__EXERCISE TASK__. Only the lines from the one containing "obj.parent = empty" through the one containing "in imported if" are to be copied, exactly and with both ends kept.

__RECORDS SUPPLIED__.
- - -

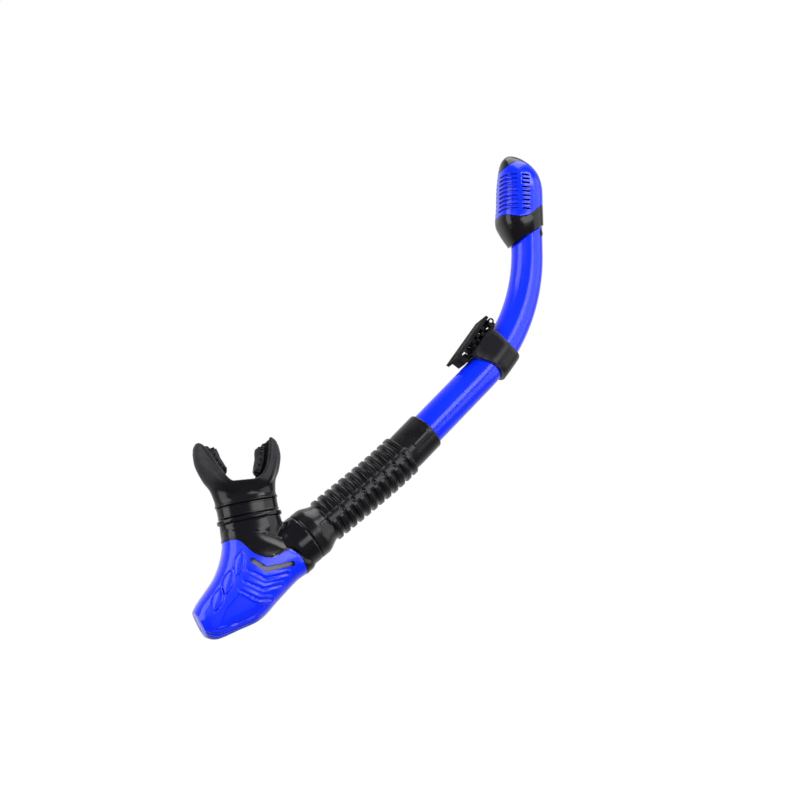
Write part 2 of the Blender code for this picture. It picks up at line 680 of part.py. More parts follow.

- - -

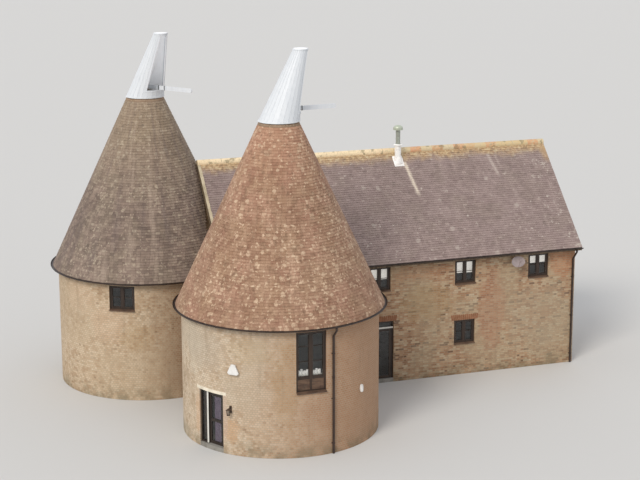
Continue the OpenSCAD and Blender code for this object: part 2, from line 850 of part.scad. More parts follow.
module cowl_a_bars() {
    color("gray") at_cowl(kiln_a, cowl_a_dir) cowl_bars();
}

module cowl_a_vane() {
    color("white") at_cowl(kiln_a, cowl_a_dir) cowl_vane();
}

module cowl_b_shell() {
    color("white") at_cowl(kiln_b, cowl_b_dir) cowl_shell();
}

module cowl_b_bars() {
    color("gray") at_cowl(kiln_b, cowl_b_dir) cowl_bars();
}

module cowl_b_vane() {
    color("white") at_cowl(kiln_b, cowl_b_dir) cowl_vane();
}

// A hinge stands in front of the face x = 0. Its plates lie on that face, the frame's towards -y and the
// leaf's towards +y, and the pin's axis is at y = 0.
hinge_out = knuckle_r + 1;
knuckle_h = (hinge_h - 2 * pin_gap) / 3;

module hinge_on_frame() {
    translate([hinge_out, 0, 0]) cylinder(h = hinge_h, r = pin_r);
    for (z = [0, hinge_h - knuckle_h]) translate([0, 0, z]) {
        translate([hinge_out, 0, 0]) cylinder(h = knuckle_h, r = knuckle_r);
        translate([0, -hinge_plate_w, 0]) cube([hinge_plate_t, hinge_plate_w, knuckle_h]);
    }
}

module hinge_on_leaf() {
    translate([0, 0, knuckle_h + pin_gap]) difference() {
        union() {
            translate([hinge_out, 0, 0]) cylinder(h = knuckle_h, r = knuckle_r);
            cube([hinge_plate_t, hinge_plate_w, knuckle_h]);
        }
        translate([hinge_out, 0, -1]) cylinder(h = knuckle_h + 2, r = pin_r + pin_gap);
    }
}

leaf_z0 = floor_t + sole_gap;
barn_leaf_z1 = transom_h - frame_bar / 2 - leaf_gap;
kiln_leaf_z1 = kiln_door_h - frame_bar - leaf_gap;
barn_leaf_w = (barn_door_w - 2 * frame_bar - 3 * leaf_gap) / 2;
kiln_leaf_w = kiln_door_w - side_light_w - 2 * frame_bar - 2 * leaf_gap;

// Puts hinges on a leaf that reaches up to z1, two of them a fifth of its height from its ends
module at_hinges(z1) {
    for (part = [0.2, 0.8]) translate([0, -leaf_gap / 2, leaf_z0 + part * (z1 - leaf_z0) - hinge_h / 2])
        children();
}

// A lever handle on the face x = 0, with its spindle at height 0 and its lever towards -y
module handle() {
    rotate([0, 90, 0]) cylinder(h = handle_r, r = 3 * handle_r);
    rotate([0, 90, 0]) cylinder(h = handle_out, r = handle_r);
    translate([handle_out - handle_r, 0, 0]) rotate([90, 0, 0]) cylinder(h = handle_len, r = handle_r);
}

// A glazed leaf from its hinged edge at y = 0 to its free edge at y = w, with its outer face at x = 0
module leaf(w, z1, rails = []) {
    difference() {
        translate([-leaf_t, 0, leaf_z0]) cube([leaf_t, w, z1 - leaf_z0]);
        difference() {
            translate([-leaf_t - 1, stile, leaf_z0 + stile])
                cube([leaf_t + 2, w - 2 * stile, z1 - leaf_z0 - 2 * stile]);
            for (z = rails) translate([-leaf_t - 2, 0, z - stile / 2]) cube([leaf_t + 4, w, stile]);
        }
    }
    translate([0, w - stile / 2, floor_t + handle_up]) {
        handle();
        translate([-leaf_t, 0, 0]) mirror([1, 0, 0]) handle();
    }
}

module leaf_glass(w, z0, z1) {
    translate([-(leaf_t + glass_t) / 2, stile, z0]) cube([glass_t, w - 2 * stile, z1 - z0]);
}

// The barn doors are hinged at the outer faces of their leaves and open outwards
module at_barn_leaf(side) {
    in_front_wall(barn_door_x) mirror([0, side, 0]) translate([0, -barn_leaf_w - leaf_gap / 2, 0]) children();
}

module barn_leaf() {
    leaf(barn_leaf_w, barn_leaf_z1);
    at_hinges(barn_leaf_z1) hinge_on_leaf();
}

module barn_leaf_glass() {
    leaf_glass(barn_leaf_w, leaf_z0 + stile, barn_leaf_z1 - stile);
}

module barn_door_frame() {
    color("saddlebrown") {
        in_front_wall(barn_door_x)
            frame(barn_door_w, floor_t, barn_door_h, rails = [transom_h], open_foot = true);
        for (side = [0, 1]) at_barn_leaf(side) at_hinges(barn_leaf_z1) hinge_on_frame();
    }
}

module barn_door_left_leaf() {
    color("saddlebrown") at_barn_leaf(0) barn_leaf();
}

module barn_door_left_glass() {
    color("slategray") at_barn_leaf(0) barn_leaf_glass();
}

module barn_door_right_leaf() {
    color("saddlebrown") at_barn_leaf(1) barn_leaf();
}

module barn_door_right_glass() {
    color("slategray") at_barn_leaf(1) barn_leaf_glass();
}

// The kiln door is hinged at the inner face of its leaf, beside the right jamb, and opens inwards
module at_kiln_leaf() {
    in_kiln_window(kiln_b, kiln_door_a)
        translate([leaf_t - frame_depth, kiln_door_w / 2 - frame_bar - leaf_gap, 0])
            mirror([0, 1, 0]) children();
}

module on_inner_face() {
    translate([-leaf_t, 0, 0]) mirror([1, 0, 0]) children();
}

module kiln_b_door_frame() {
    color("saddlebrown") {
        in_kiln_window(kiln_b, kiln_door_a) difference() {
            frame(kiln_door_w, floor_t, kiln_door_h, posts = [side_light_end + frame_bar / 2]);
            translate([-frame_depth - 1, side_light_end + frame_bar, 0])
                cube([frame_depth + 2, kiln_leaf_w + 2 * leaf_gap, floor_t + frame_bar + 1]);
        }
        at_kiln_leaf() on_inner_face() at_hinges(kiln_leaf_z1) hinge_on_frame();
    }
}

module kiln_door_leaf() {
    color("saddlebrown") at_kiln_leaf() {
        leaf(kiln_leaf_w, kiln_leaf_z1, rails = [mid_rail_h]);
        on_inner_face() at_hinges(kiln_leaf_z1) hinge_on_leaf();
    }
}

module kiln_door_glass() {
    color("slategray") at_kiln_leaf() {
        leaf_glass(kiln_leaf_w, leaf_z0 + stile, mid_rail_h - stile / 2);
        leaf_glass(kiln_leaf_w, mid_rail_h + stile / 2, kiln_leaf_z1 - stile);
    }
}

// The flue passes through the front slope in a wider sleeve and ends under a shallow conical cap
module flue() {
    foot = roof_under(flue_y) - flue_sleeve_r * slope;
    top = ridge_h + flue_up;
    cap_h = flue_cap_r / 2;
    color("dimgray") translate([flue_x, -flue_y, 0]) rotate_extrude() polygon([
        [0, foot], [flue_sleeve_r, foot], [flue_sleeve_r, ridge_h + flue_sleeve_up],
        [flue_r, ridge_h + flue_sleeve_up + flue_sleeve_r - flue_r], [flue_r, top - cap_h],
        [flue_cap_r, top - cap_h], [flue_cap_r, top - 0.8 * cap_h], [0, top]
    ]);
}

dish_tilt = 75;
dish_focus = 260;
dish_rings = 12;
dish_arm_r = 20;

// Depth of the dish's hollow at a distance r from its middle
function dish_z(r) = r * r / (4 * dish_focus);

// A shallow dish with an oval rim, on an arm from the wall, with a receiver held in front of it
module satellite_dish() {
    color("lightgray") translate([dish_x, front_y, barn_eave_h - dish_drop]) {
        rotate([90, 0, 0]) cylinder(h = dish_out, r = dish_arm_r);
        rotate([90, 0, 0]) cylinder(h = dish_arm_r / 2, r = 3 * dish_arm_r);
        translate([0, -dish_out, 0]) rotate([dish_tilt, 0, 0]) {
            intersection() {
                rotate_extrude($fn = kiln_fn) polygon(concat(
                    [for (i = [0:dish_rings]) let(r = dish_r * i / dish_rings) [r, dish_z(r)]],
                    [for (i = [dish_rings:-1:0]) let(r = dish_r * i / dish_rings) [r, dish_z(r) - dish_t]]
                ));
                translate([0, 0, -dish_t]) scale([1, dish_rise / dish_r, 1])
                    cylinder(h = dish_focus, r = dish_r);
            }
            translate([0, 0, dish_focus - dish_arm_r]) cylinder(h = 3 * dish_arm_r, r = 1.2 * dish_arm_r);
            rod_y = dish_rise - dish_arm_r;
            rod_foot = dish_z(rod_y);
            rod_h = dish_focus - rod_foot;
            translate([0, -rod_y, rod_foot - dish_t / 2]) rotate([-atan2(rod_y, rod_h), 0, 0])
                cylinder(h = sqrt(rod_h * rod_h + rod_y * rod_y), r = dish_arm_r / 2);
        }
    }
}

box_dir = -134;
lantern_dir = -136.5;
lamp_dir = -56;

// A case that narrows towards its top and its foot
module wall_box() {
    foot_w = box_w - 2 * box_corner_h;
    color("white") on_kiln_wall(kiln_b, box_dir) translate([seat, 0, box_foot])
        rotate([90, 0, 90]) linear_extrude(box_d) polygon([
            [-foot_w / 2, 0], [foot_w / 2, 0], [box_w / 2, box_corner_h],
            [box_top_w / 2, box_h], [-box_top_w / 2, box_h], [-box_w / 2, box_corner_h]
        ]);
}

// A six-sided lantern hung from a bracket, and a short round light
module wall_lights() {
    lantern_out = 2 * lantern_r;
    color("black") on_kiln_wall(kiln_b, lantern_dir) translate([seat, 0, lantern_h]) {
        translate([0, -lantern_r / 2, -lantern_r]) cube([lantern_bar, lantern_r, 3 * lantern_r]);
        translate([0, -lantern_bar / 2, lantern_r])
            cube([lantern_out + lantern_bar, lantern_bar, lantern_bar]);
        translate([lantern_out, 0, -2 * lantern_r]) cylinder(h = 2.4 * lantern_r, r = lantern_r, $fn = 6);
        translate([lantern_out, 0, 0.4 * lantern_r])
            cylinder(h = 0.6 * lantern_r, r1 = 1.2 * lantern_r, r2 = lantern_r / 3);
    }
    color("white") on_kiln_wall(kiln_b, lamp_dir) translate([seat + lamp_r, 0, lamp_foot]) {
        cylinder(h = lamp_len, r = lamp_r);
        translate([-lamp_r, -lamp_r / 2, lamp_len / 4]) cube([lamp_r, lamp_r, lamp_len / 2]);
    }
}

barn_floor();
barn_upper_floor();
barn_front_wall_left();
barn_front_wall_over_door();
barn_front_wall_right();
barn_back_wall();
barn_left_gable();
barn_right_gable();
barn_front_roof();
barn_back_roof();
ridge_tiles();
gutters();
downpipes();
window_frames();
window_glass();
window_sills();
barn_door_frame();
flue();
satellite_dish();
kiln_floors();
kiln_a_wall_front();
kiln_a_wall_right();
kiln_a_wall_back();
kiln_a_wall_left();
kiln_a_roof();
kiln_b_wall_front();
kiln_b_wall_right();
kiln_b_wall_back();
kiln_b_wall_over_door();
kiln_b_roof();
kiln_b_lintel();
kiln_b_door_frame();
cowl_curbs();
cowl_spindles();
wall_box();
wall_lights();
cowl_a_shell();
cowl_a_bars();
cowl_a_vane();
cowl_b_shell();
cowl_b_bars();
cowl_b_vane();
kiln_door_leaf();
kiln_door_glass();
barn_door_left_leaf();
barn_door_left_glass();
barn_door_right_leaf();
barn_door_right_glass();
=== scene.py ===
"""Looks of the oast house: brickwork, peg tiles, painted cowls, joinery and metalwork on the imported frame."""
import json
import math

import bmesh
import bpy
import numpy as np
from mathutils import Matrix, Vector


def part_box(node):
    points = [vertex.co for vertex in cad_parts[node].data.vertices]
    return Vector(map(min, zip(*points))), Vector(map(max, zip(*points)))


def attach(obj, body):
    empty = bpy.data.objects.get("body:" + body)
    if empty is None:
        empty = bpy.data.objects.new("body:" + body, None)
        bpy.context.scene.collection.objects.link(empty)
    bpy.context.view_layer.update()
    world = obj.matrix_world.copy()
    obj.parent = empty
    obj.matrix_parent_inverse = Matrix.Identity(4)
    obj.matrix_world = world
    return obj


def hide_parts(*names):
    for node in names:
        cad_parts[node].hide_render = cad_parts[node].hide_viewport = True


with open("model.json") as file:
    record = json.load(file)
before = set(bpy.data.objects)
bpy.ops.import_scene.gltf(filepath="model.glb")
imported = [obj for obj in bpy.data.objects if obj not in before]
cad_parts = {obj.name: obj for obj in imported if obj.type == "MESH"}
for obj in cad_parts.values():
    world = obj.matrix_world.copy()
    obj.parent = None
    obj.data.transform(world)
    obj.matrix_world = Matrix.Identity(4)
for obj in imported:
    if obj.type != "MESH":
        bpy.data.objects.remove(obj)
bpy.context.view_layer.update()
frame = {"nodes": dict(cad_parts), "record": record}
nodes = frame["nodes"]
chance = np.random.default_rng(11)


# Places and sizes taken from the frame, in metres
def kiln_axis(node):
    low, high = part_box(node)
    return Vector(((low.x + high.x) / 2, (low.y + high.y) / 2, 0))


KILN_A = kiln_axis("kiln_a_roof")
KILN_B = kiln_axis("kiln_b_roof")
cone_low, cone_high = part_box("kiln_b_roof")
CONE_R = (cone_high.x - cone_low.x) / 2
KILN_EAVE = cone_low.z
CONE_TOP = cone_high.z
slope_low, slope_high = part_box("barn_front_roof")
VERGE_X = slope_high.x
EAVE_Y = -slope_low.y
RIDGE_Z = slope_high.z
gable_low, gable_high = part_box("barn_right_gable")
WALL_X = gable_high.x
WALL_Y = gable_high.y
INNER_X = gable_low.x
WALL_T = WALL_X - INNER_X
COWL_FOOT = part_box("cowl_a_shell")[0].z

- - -

__SOLUTION TO THE PROBLEM__.
    obj.parent = empty
    obj.matrix_parent_inverse = Matrix.Identity(4)
    obj.matrix_world = world
    return obj


def hide_parts(*names):
    for node in names:
        cad_parts[node].hide_render = cad_parts[node].hide_viewport = True


with open("model.json") as file:
    record = json.load(file)
before = set(bpy.data.objects)
bpy.ops.import_scene.gltf(filepath="model.glb")
imported = [obj for obj in bpy.data.objects if obj not in before]
cad_parts = {obj.name: obj for obj in imported if obj.type == "MESH"}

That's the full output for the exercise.